María del Rocío Aguilar Montoya (born 14 December 1956) is a Costa Rican lawyer, administrator and politician who served as the 11th Comptroller General of Costa Rica from 2005 to 2012. Between May 2018 and October 2019, she was the Minister of Finance.

==Biography==
Aguilar was born in Escazú on 14 December 1956, the daughter of Gilda María Montoya Alvarado and José Joaquín Aguilar Monge. She is married to the civil engineer Rómulo Picado Chacón and is the mother of three children, Ana Cristina Bolaños Aguilar and Gabriela and David Picado Aguilar.

Aguilar obtained a Bachelor of Business Administration with an emphasis in finance and banking at the University of Costa Rica (1975-1981). She received a law degree from the Universidad Escuela Libre de Derecho (1990-2000).

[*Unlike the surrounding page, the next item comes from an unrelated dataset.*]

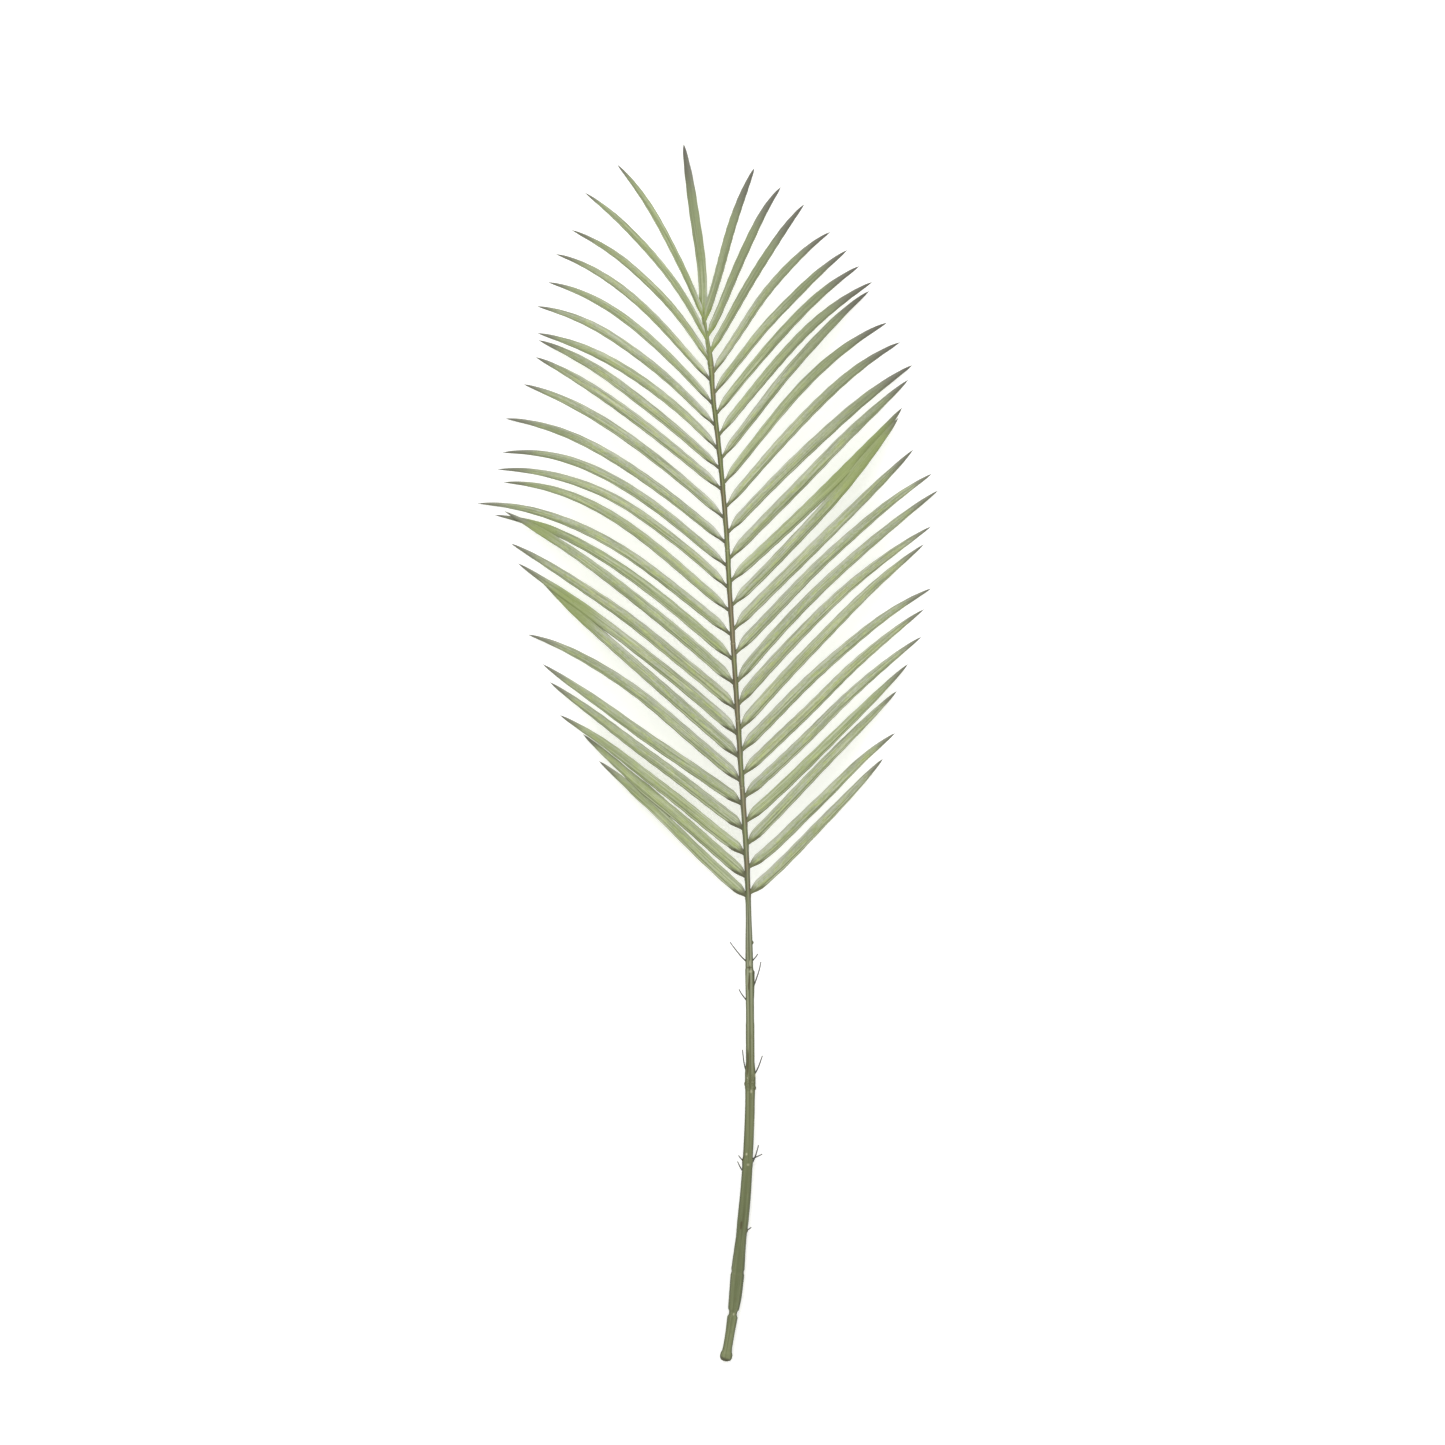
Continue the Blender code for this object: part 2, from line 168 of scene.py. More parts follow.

Aguilar is an Administrator and Lawyer by profession, with extensive experience in the financial sector. She was elected as Comptroller General of the Republic of Costa Rica on 28 June 2005. She was sworn in by the Plenary of the Legislative Assembly on 5 July 2005, replacing Dr. Alex Solís Fallas, who was dismissed by the Legislative Assembly on 13 December 2004. Aguilar completed the period for which Dr. Solís Fallas was appointed, which ended on 8 June 2012.

Aguilar has been criticized for her role in leading policy changes to Costa Rica pension funds at SUPEN. These policies opened the pension funds to speculative investments that resulted in millions of losses for the Costa Rican worker class.